Councillor profiles - Bill Ludwig Mayor of Livingstone Shire Council
Straddling the Tropic of Capricorn, Livingstone Shire encompasses the Capricorn Coast, an array of stunning islands including the Great Keppel group and an extended hinterland that boasts some of the most productive cattle breeding and tropical fruit producing areas in the State.
I thought myself an unlikely candidate when asked by John Bowen, a former Livingstone mayor, to consider running for Council in 1997. At the time I was better known as Billy The Mountain, in my career as an entertainment entrepreneur and promoter specialising in touring major shows and organising events.
At that stage, my only experience with Council had been in the role of Chairman and board member of the Capricorn Coast Tourist Organisation. When I asked John why he thought I should run he said Council needed ‘new blood’ and people with entrepreneurial drive and vision to ‘make things happen’. It took some convincing, but three months later my name was on the ballot paper as Bill Ludwig (Billy The Mountain) and I was elected. My first term as a Councillor was a lesson in managing frustration especially coming to terms with bureaucracy and organisational culture. Running for mayor in 2000 gave me the opportunity to start changing that culture and focus Council more strategically on advancing plans for the key infrastructure projects that would be vital to enable to the Shire to develop and grow.
As Council became more outcome focused, l was able to turn my strategic focus onto how to position Council to secure the funding to implement an ambitious infrastructure program.
Over my first two terms as mayor, pro-active lobbying and innovative partnership proposals saw Council secure over $100 million in both State and Federal Government funding to deliver a raft of critical projects. Those projects included an $18 million sewerage treatment plant relocation and expansion, $21.5 million alternate pineapple and logging transport bypass route, $10 million Kinka Beach commuter link-road, $7.4 million Shoalwater Bay Army Training access road upgrades, $50 million water pipeline to the Fitzroy River to drought proof the Capricorn Coast urban water supply, and more than $10 million in foreshore and town centre revitalisation projects.

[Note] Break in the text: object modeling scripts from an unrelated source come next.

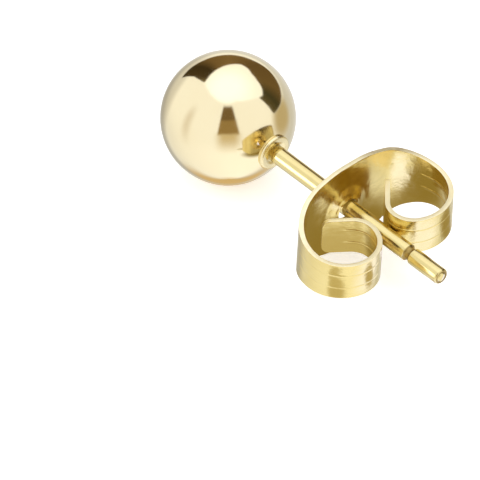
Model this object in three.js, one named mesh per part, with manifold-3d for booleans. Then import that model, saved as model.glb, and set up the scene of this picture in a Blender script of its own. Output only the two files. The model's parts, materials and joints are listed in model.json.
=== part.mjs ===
// Ball stud earring with its butterfly back pushed onto the post, lying as it rests on a table.
// Millimetres, +Z up. +Y runs along the post from the ball to the tip, +X across the curled arms.
// The origin is at the middle of the bounding box's bottom face.
//
// Both pieces are drawn upright in the stud's own frame, whose origin is the ball's centre and whose
// +Y is the post's axis. The whole stud is then tipped onto its ball and the back's lower edge.

import * as THREE from 'three';
import { mergeVertices } from 'three/addons/utils/BufferGeometryUtils.js';
import Module from 'manifold-3d';

const wasm = await Module();
wasm.setup();

// ---- Ball, cup and post ----
const BALL_RADIUS = 3;
const CUP_RADIUS = 0.82;
const CUP_HEIGHT = 0.2;         // from the ball's surface at the cup's edge to its top
const CUP_ROUNDING = 0.1;       // radius of the rounding around the cup's rim
const CUP_DISH = 0.06;          // depth of the dish between the rim and the post
const POST_RADIUS = 0.4;
const POST_END = 13.82;         // from the ball's centre to the end face
const NOTCH_AT = 11.8;          // from the ball's centre to the middle of the notch
const NOTCH_WIDTH = 0.34;
const NOTCH_DEPTH = 0.07;
const TIP_RADIUS = 0.385;       // radius of the post past the notch
const TIP_ROUNDING = 0.16;      // radius of the rounding around the end face

// ---- Butterfly back ----
const SHEET = 0.22;             // thickness of the metal
const PLATE_AT = 7.52;          // from the ball's centre to the middle of the plate
const PLATE_HALF_WIDTH = 2.31;  // half the strip's width at its widest
const ARM_HALF_WIDTH = 0.91;    // half the strip's width in the curls
const WAIST_LENGTH = 3.1;       // how far along the strip the width falls away
const WIDEST_AT = -0.2;         // the strip's widest place, along X
const WIDEST_SPAN = 0.8;        // length of that place with an even width
const END_ROUNDING = 0.38;      // corner radius of the strip's ends
const HOLE_RADIUS = 0.54;
const DIMPLE_RADIUS = 1.25;
const DIMPLE_HEIGHT = 0.27;     // how far the dimple stands out towards the tip
const DIMPLE_WALL = 0.198;      // thickness of the dimple's stretched wall

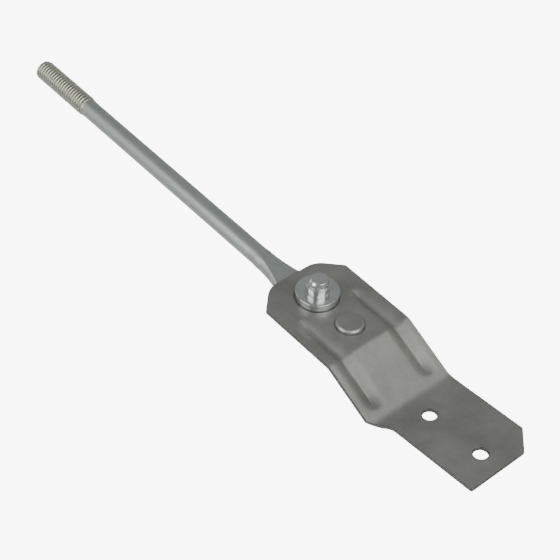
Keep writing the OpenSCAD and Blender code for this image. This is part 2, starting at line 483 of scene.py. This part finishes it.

When Queensland’s forced amalgamations saw Livingstone Shire merged with Rockhampton I elected to run as a divisional Councillor to keep options open for Livingstone to potentially de-amalgamate. The forced amalgamation in 2008 was a huge blow for our community. Stripped of our identity we had to deal with a Council and bigger bureaucracy that had no ownership or commitment to deliver on our plans for the future. In 2012 a change of State Government gave us the glimmer of hope that our community had been hoping for and, with exceptional community support and a hard-fought campaign, Livingstone eventually secured the right to de-amalgamate and reform our own Council in 2014. Re-establishing the new Livingstone Shire Council has presented significant challenges, including being required to meet all de-amalgamation costs as well as inheriting a disproportionate level of debt from the regional Council. It certainly wasn’t the fairest ‘divorce settlement’ financially and in the first 18 months we also had to deal with three declared major weather events including TC Marcia a Cat 5 cyclone. On the positive side the Shire has certainly moved forward and not looked back.
In just four years, Council has once again proactively secured more than $130 million in State and Federal funding for major projects including a $53 million foreshore redevelopment, purpose built Disaster Management and Training Centre, new Homemakers Precinct, two multi-sports complexes, strategic road and trunk infrastructure and a recent $25 million State Government commitment to connect water and power to facilitate major tourism developments on Great Keppel Island. Other Council initiatives include the development of Stages One and Two of a new 56-hectare business and industry precinct and ‘master-planning’ for a staged redevelopment of the old railway site in the Yeppoon CBD in partnership with Economic Development Queensland.
Now in my 21st year in local government, I am still proud to be at the helm of a progressive entrepreneurial Livingstone Shire Council that is looking to the future. However, when good weather forecasts and a gap in a busy work calendar coincide, I glady make time for important ‘marine reconnaissance’ duties and head over 100 kilometres offshore in my 6.6-metre Hydrofield to where mobile phones aren’t a distraction and the only challenge is landing the next big red emperor.